Special guest JP Equities’ Nic Brownbill shares his views and ESG stocks
Nic Brownbill, a partner at JP Equity, told Stockhead that decarbonisation is a mega global investment opportunity, one that JP Equity wants to be all in on.
How big is the potential for ESG investing?
“We see the whole decarbonisation theme as the next mega global investment opportunity. An estimated $41 trillion is required to decarbonise the planet. It’s going to be a bigger opportunity than the crypto market, because unlike cryptos, the carbon market is going to be mandated by governments, major asset managers and pension funds.”
Which segment of the ESG market do you see outperforming?
“Some companies will fall short in trying to make their carbon targets, so the balance will need to be met with carbon credits. I think carbon emissions will eventually be metricated, and the carbon offset market is going to be a way for major companies to offset their emissions.”
Would that investment opportunity catch on in Australia?
“I believe the Australian market hasn’t really caught on to the opportunity of this yet. But I think something will really start to emerge from the COP26 conference in November, where you’ll see a sustained mega theme starting to unfold in this country.
“I think we will start to see a complete emergence of Australian companies in the carbon space over the next few months and beyond.”
What are the ASX stocks that JP Equity likes in the carbon credit space?
One ASX stock that we’ve been watching very closely is Fertoz (ASX:FTZ).
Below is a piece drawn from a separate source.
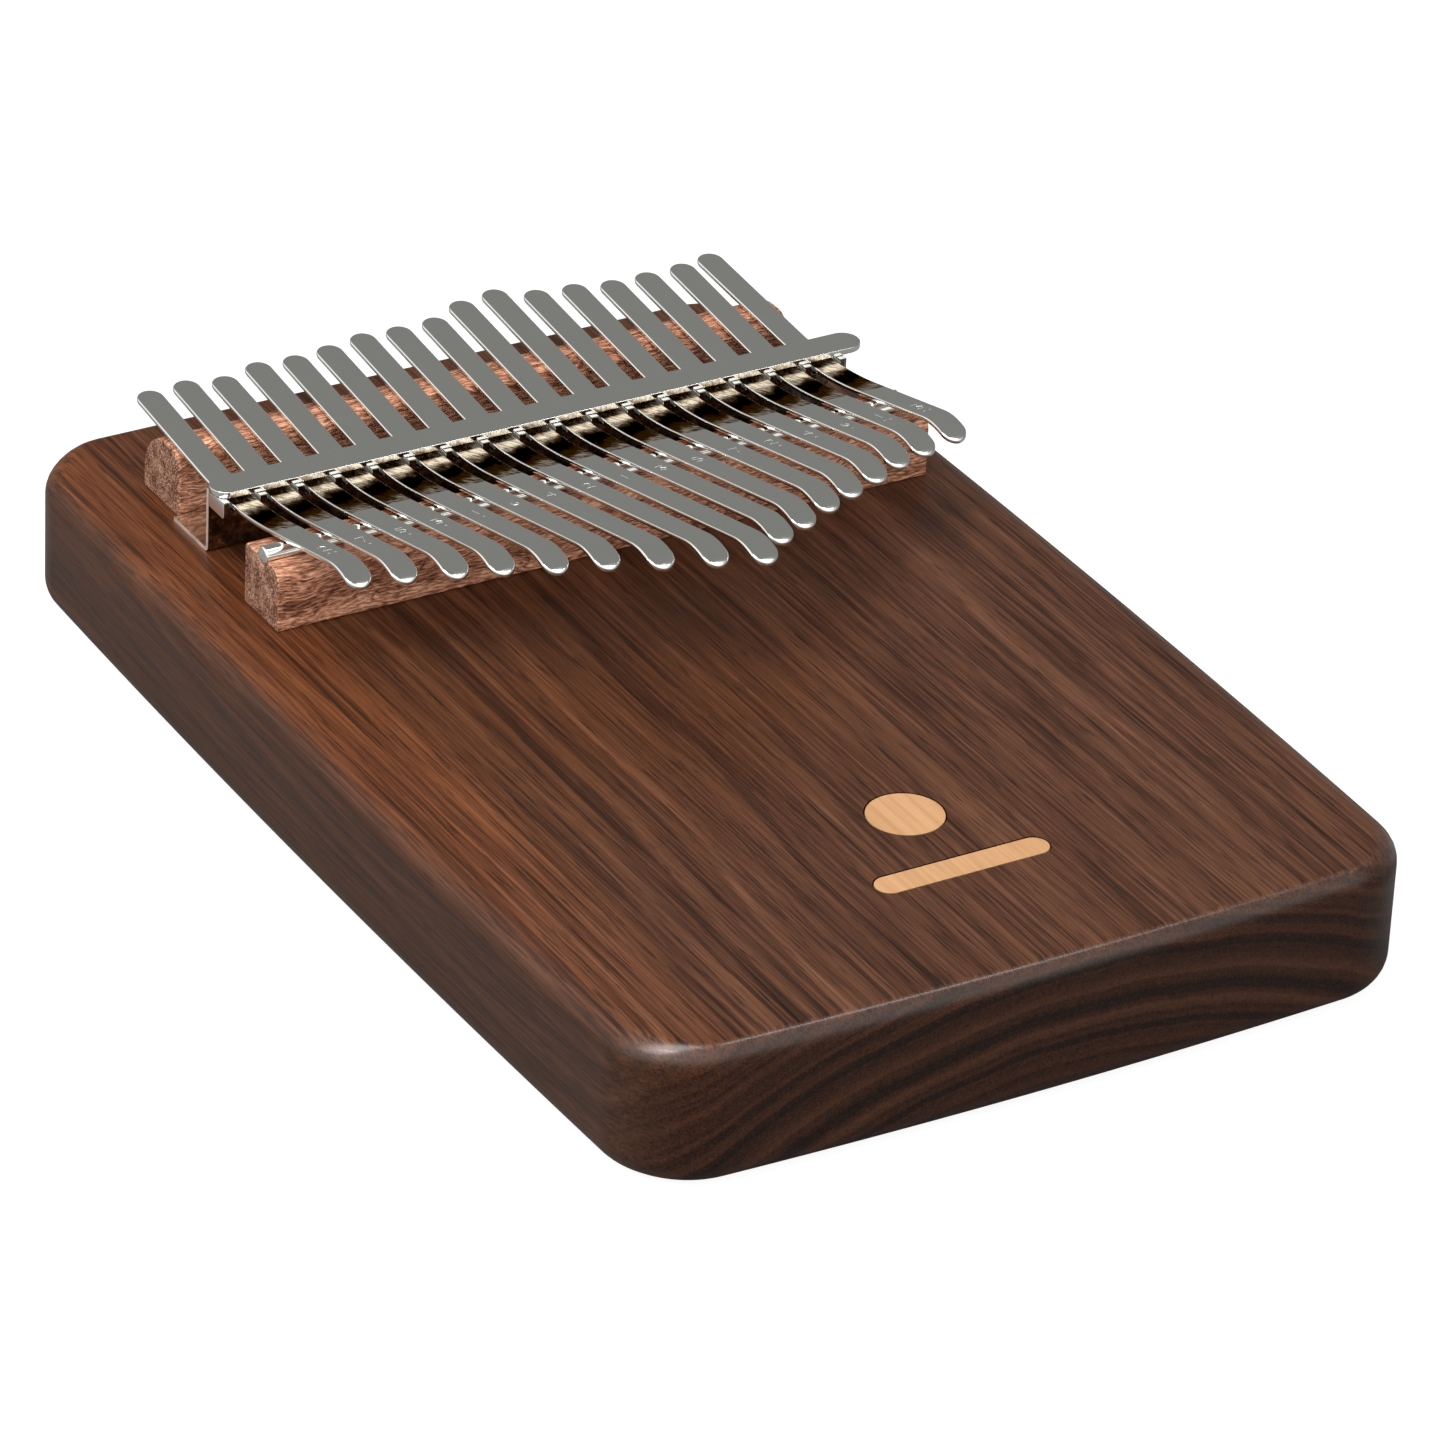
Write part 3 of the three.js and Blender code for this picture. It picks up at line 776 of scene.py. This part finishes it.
def mark_strokes(n):
    """The strokes of a tine's number and dots, as pairs of plan points."""
    degree, dots = DEGREES[n]
    size, left, base = 1.35 * MM, PIVOTS[n].x - 0.7 * MM, ROD_Y - 10.2 * MM
    strokes = []
    for line in DIGITS[degree]:
        spots = [Vector((left + u * size, base + v * size)) for u, v in line]
        strokes += list(zip(spots, spots[1:]))
    spread, half_dot, drop = 1.1 * MM, 0.15 * MM, 1.5 * MM
    for i in range(dots):
        x = PIVOTS[n].x + (i - (dots - 1) / 2) * spread
        strokes.append((Vector((x - half_dot, base - drop)), Vector((x + half_dot, base - drop))))
    return strokes


def turned(n, x, y, z):
    """A point of tine n, turned about its clamp as the tine is."""
    angle = math.radians(TURN[n])
    across, along = x - PIVOTS[n].x, y - TURN_Y
    return (PIVOTS[n].x + across * math.cos(angle) - along * math.sin(angle),
            TURN_Y + across * math.sin(angle) + along * math.cos(angle), z)


def reach_of(n):
    """The tip and rear positions of a tine along its own axis, from the turned CAD box."""
    half, cosine = TINE_WIDTH / 2, math.cos(math.radians(TURN[n]))
    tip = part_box(f"tine_{n + 1}_tongue")[0].y + half
    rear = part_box(f"tine_{n + 1}_root")[1].y - half
    return TURN_Y + (tip - TURN_Y) / cosine - half, TURN_Y + (rear - TURN_Y) / cosine + half


def build_marks(n, tip_y):
    """Raised burrs of the engraved number: little ridges with a triangular section."""
    points, faces = [], []
    half, crest, sink = 0.13 * MM, 0.06 * MM, 0.03 * MM
    for start, end in mark_strokes(n):
        run = (end - start).normalized()
        side = Vector((-run.y, run.x)) * half
        base = len(points)
        for spot in (start - run * half, end + run * half):
            for plan in (spot - side, spot + side):
                points.append(turned(n, plan.x, plan.y, tine_height(plan.y, tip_y) - sink))
        for spot in (start, end):
            points.append(turned(n, spot.x, spot.y, tine_height(spot.y, tip_y) + crest))
        a, b, c, d, e, f = range(base, base + 6)
        faces += [(a, c, d, b), (a, b, e), (c, f, d), (a, e, f, c), (b, d, f, e)]
    marks = make(f"tine_{n + 1}_marks", points, faces, MARK_STEEL, 5)
    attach(marks, f"tongue_{n + 1}")


def build_tine(n):
    """Tine n as one strip, lying over the rod."""
    tip_y, rear_y = reach_of(n)
    x, step = PIVOTS[n].x, MM
    stations = [tip_y + step * i for i in range(1, int((rear_y - tip_y) / step))]

    def place(along, across, depth):
        return turned(n, x - across, along, tine_height(along, tip_y) - depth)

    points, faces = long_bar(tip_y, rear_y, TINE_WIDTH / 2, stations, place,
                             TINE_THICKNESS, TINE_EDGE, TINE_EDGE)
    tine = flat_normals(make(f"tine_{n + 1}", points, faces, SPRING_STEEL))
    height = tine_height(ROD_Y, tip_y)
    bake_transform(tine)
    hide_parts(f"tine_{n + 1}_root", f"tine_{n + 1}_tongue")
    build_marks(n, tip_y)


# ---------- stage ----------

def area_light(name, place, width, height, watts):
    """A rectangular light that faces the middle of the board."""
    light = bpy.data.lights.new(name, "AREA")
    light.shape, light.size, light.size_y, light.energy = "RECTANGLE", width, height, watts
    obj = bpy.data.objects.new(name, light)
    bpy.context.scene.collection.objects.link(obj)
    obj.location = place
    obj.rotation_euler = (-Vector(place)).to_track_quat("-Z", "Y").to_euler()


def build_world():
    """An even grey studio with broad, soft glows from behind on the left and from the front."""
    world = bpy.data.worlds.new("studio")
    bpy.context.scene.world = world
    world.use_nodes = True
    n = Nodes(world.node_tree)
    background = world.node_tree.nodes["Background"]
    direction = n.node("ShaderNodeTexCoord").outputs["Generated"]

    def glow(aim, start, strength):
        facing = n.node("ShaderNodeVectorMath", {0: direction, 1: Vector(aim).normalized()},
                        operation="DOT_PRODUCT")
        return n.times(n.smooth(facing.outputs["Value"], start, 1.0), strength)

    rear_left = glow((-0.86, 0.30, 0.42), 0.35, 0.9)
    front = glow((-0.15, -0.85, 0.50), 0.30, 1.05)
    strength = n.add(0.212, rear_left, front)
    n.set(background, {"Color": (0.995, 1.0, 0.975, 1), "Strength": strength})


def build_floor():
    """A pale floor, open below the board and clear from underneath, so that the underside sees light."""
    paint = Shader("white_floor", Roughness=0.9)
    seen = paint.node("ShaderNodeLightPath").outputs["Is Camera Ray"]
    below = paint.node("ShaderNodeNewGeometry").outputs["Backfacing"]
    paint.set(paint.surface, {
        "Base Color": (0.24, 0.24, 0.24, 1), "Specular IOR Level": 0.0,
        "Emission Color": (1, 1, 1, 1), "Emission Strength": paint.times(seen, 0.90),
        "Alpha": paint.add(1.0, paint.times(below, -1.0)),
    })
    hole = board_ring(2 * ROUND_BELOW, 2 * ROUND_BELOW, 0)
    rim = [Vector(p).normalized() * FLOOR_REACH for p in hole]
    count = len(hole)
    faces = [(i, (i + 1) % count, count + (i + 1) % count, count + i) for i in range(count)]
    floor = make("floor", [*hole, *rim], faces, paint.material)
    if floor.data.polygons[0].normal.z < 0:
        floor.data.flip_normals()


def build_stage():
    bpy.context.scene.view_settings.view_transform = "Standard"
    build_world()
    build_floor()
    area_light("overhead", (-0.55, -0.1, 1.2), 0.5, 1.2, 10)
    area_light("front_edge_glint", (0.49, -0.16, 1.13), 0.12, 0.30, 1.0)
    area_light("corner_glint", (-0.60, -0.26, 1.0), 0.14, 0.14, 1.2)


def build_camera():
    azimuth, elevation = math.radians(CAMERA_AZIMUTH), math.radians(CAMERA_ELEVATION)
    roll = math.radians(CAMERA_ROLL)
    back = Vector((math.sin(azimuth) * math.cos(elevation), -math.cos(azimuth) * math.cos(elevation),
                   math.sin(elevation)))
    level = Vector((math.cos(azimuth), math.sin(azimuth), 0))
    right = level * math.cos(roll) + back.cross(level) * math.sin(roll)
    up = back.cross(right)
    data = bpy.data.cameras.new("camera")
    data.sensor_width, data.sensor_fit, data.lens = CAMERA_SENSOR, "HORIZONTAL", CAMERA_LENS
    data.clip_start, data.clip_end = 0.05, 20
    camera = bpy.data.objects.new("camera", data)
    bpy.context.scene.collection.objects.link(camera)
    turn = Matrix((right, up, back)).transposed().to_4x4()
    camera.matrix_world = Matrix.Translation(CAMERA_AIM + back * CAMERA_DISTANCE) @ turn
    bpy.context.scene.camera = camera


build_board()
build_rear_bar()
build_front_bar()
build_rod()
build_bracket()
build_anvil()
build_strip()
build_screws()
for number in range(TINES):
    build_tine(number)
build_stage()
build_camera()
They’re a leading North American fertiliser manufacturer that produces a unique low-emission rock phosphate product that increases crop yield by 15%.
“Importantly, it can generate significantly lower CO2 emissions in manufacturing compared with other commercial fertilisers.
“This presents a really significant opportunity because agriculture as a sector accounts for 24% of all human generated greenhouse emissions. Fertoz is one of the first movers in the carbon credit market, and since May this year has been issuing carbon offset credit certificates.
“It’s not a matter of if, but when disclosure of carbon emissions will become metricated. And as a result, Fertoz is getting some strong enquiries from other companies looking to offset their footprints by buying carbon credits.”
Any other ASX stocks you like in the ESG space?
“We’re also bullish on Mpower (ASX:MPR). The company is Australia’s leading specialist in renewable energy, battery storage and micro-grid business. It has a focus on five megawatt solar farms, and is in the process of creating an initial portfolio of 20 sites across Australia in the coming years.
“That gives them an aggregate capacity of around 100 megawatts, and an estimated value of more than $150 million. It’s now down to what the team can deliver in some of those projects to build up the portfolio.”
Notable ASX ESG-related news during the week
Rio Tinto (ASX:RIO)
The energy giant announced that it was targeting a 50% reduction in Scope 1 and 2 emissions by 2030, and a 15% reduction by 2025 from a 2018 baseline of 32.6Mt.
Around $7.5 billion in direct capital expenditure will be spent on decarbonising Rio Tinto’s assets from 2022 to 2030, including $0.5 billion per year from 2022 to 2024.
Strandline Resources (ASX:STA)
The company released its Sustainability Report for 2021, outlining its commitment to the United Nations Sustainable Development Goals (UNSDGs).
STA said it’s focused on managing development risks at its Coburn project in WA to safeguard workers and ensure environmental compliance.
Lithium Power (ASX:LPI)
The company has appointed global consulting firm Deloitte to ensure a robust ESG program at its Maricunga project in Chile.
Deloitte has been tasked to imbed sustainable protocols in LPI’s lithium extraction operations, and to establish ambitious standards for LPI to become a carbon neutral producer, while keeping high standards on the social aspects.
Jadar Resources (ASX:JDR)
The company also said it has completed its maiden Sustainability Plan, with strategies aligned to the UNSDGs.